How does the data below read from its first line through the line containing "metres, +Z up."? Print those lines exactly.

##########

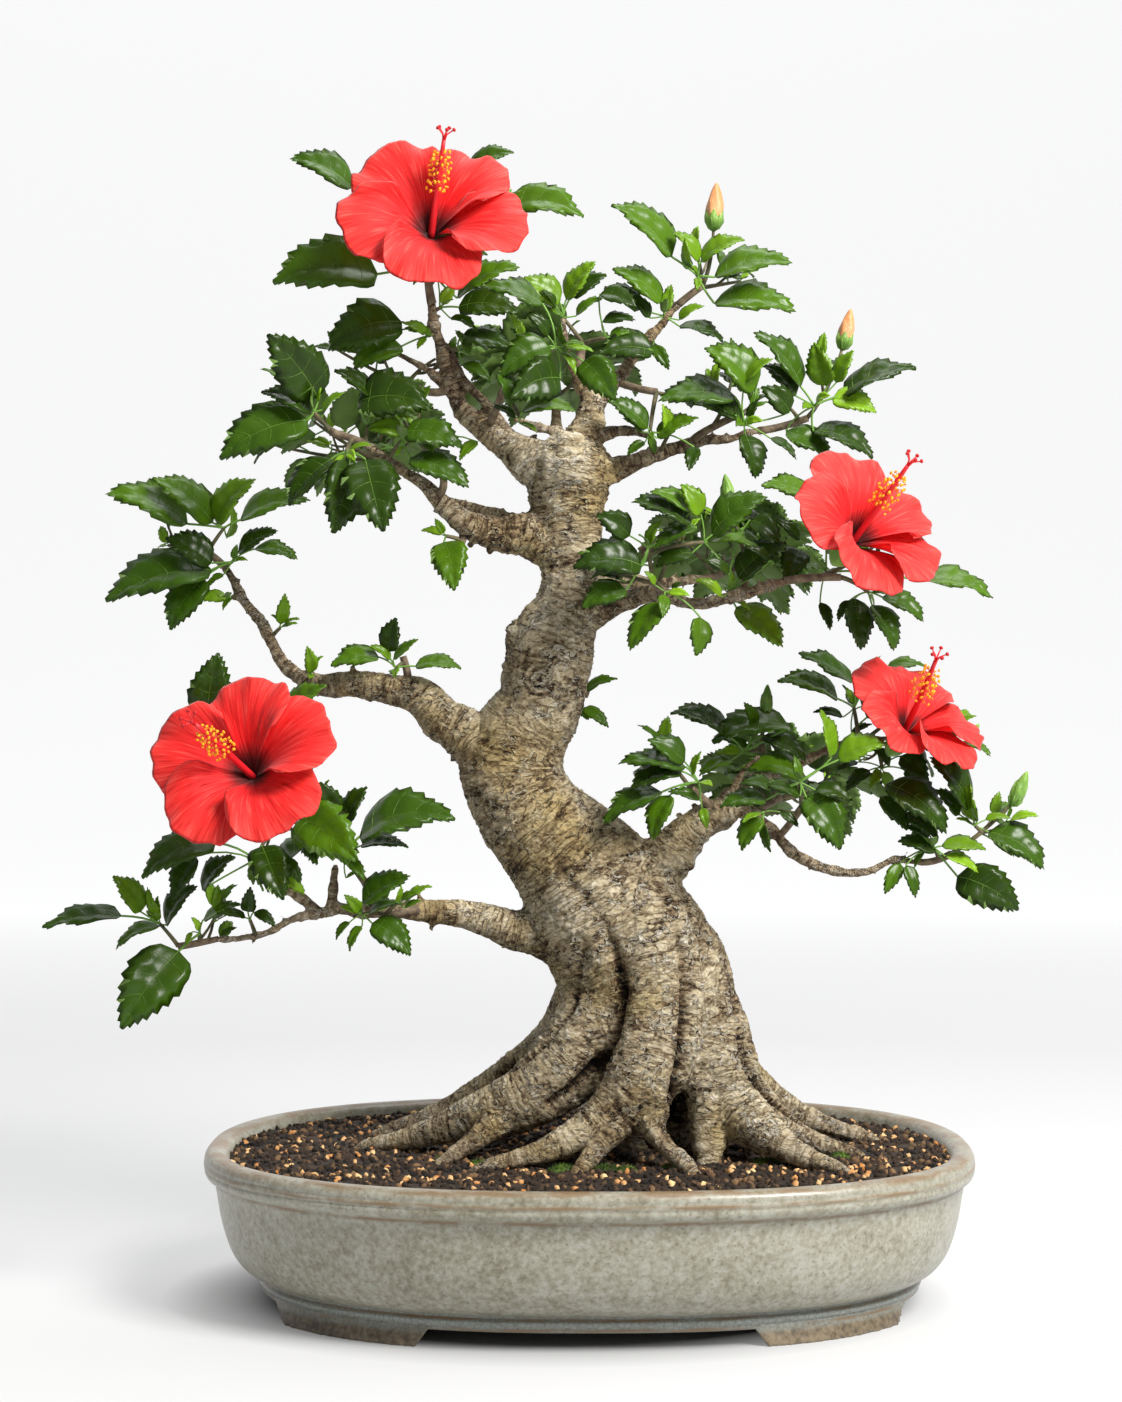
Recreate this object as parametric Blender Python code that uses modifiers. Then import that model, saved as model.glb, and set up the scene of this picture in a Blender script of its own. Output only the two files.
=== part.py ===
"""Hibiscus bonsai in an oval glazed pot, modelled at its real size in metres, +Z up.

The pot stands on four feet and holds the soil. The trunk, with its surface roots, is cut flat
where it meets the soil. The boughs leave the trunk, and each mass of foliage is one closed solid:
a stem, shoots and leaves that follow a seeded rule. Every place below is measured from the middle
of the pot, on the floor; the empty named plant_frame then moves the whole plant so that the origin
lies under the middle of its outer box. -Y faces the viewer.
"""

import math
import random

import bmesh
import bpy
from mathutils import Quaternion, Vector
from mathutils.bvhtree import BVHTree

# Where the middle of the pot stands, seen from the middle of the plant's outer box
POT_MIDDLE = Vector((0.0175, 0.0, 0.0))
# The clearance between two solids that touch on the real plant
GAP = 0.0003

# The pot: an oval (a superellipse) whose wall is drawn as (inset from the rim's edge, height)
POT_LENGTH = 0.415
POT_DEPTH = 0.334
OVAL_POWER = 2.4
OVAL_POINTS = 36
FLOOR_TOP = 0.019
UNDERSIDE = 0.008
WALL_OUTSIDE = [
    (0.034, UNDERSIDE),
    (0.0315, 0.0105),
    (0.0310, 0.0150),
    (0.0200, 0.0220),
    (0.0115, 0.0370),
    (0.0065, 0.0640),
    (0.0012, 0.0675),
    (0.0, 0.0740),
    (0.0015, 0.0812),
    (0.0050, 0.0830),
]
WALL_INSIDE = [(0.0110, 0.0825), (0.0130, 0.0790), (0.0180, 0.0400), (0.0340, FLOOR_TOP)]
FOOT_TOP_INSET = 0.0340
FOOT_TIP_INSET = 0.0440
FOOT_WIDTH = 0.026
FOOT_ROOT = 0.0120
FRONT_OPENING = (0.079, 0.090)
SIDE_OPENING = (0.046, 0.056)

# The flat level where the trunk and its roots are cut, just above the soil
GROUND = 0.078
SOIL_TOP = GROUND - GAP

# The trunk's S from the root flare to the fork: x, y, z, radius
TRUNK = [
    (0.0320, 0.004, 0.092, 0.0400),
    (0.0340, 0.004, 0.130, 0.0450),
    (0.0335, 0.003, 0.160, 0.0470),
    (0.0265, 0.000, 0.181, 0.0475),
    (0.0130, 0.000, 0.203, 0.0450),
    (0.0010, 0.000, 0.222, 0.0405),
    (-0.0140, 0.000, 0.240, 0.0340),
    (-0.0310, 0.001, 0.259, 0.0290),
    (-0.0415, 0.003, 0.279, 0.0280),
    (-0.0385, 0.004, 0.300, 0.0270),
    (-0.0315, 0.002, 0.318, 0.0250),
    (-0.0255, 0.000, 0.335, 0.0245),
    (-0.0210, -0.001, 0.354, 0.0250),
    (-0.0140, -0.001, 0.374, 0.0190),
    (-0.0105, -0.001, 0.395, 0.0172),
    (-0.0115, 0.000, 0.413, 0.0190),
    (-0.0115, 0.000, 0.436, 0.0220),
    (-0.0090, 0.000, 0.452, 0.0230),
    (-0.0060, 0.000, 0.466, 0.0130),
]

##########

Exercise answer →
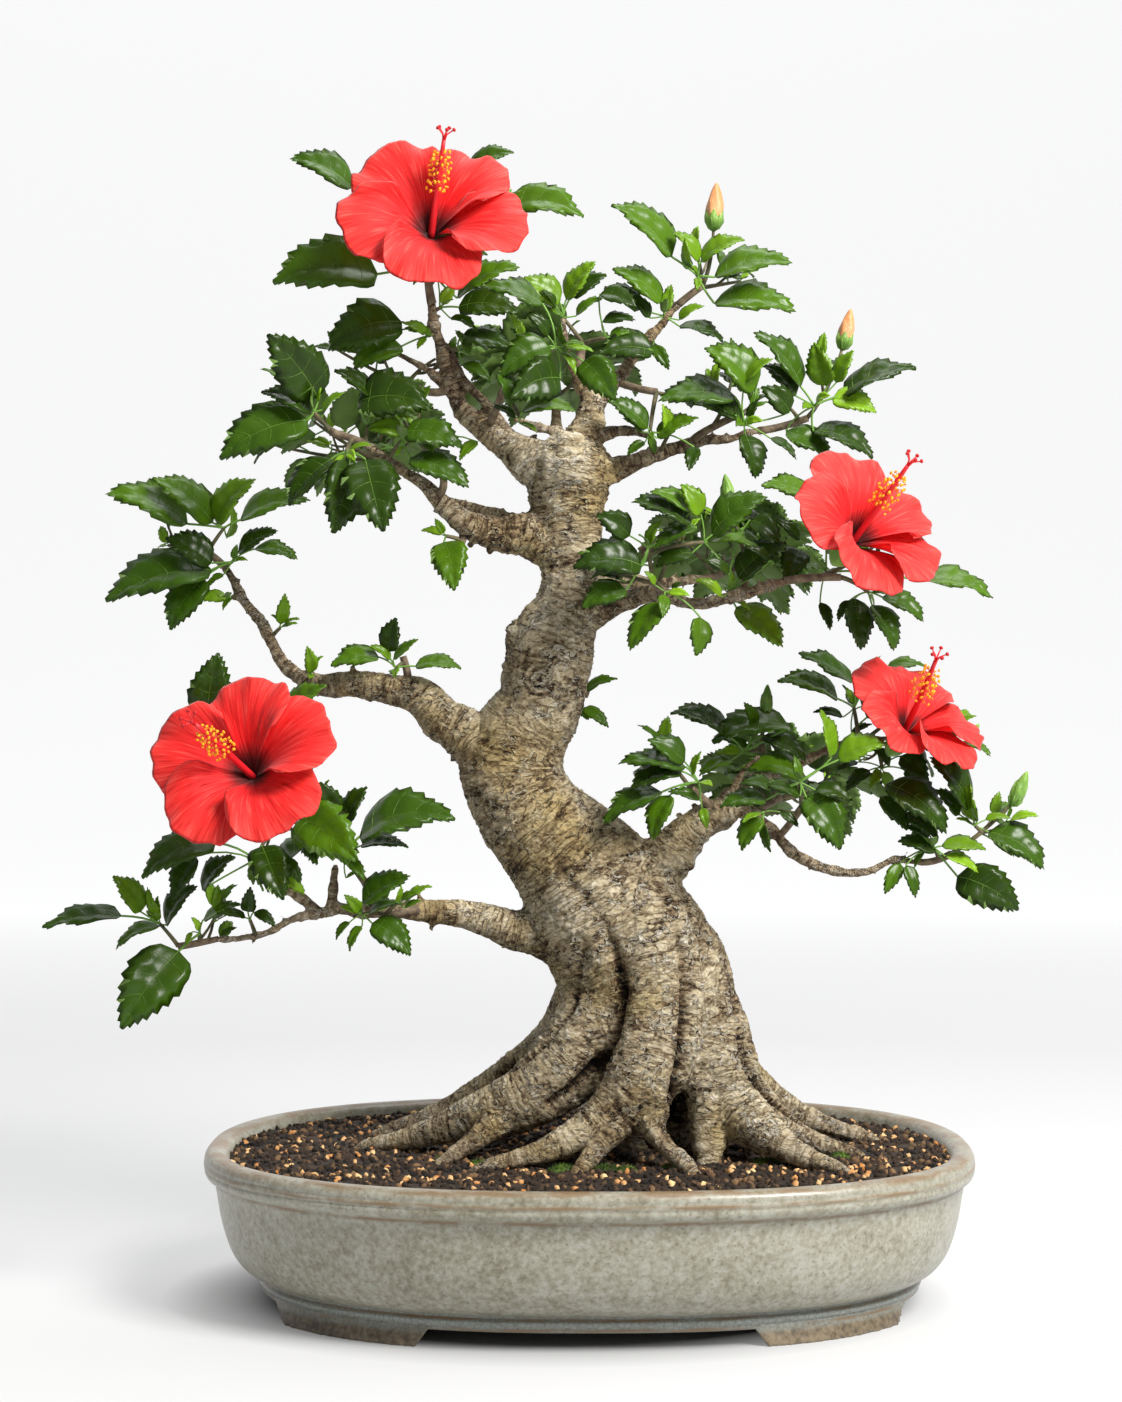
Recreate this object as parametric Blender Python code that uses modifiers. Then import that model, saved as model.glb, and set up the scene of this picture in a Blender script of its own. Output only the two files.
=== part.py ===
"""Hibiscus bonsai in an oval glazed pot, modelled at its real size in metres, +Z up.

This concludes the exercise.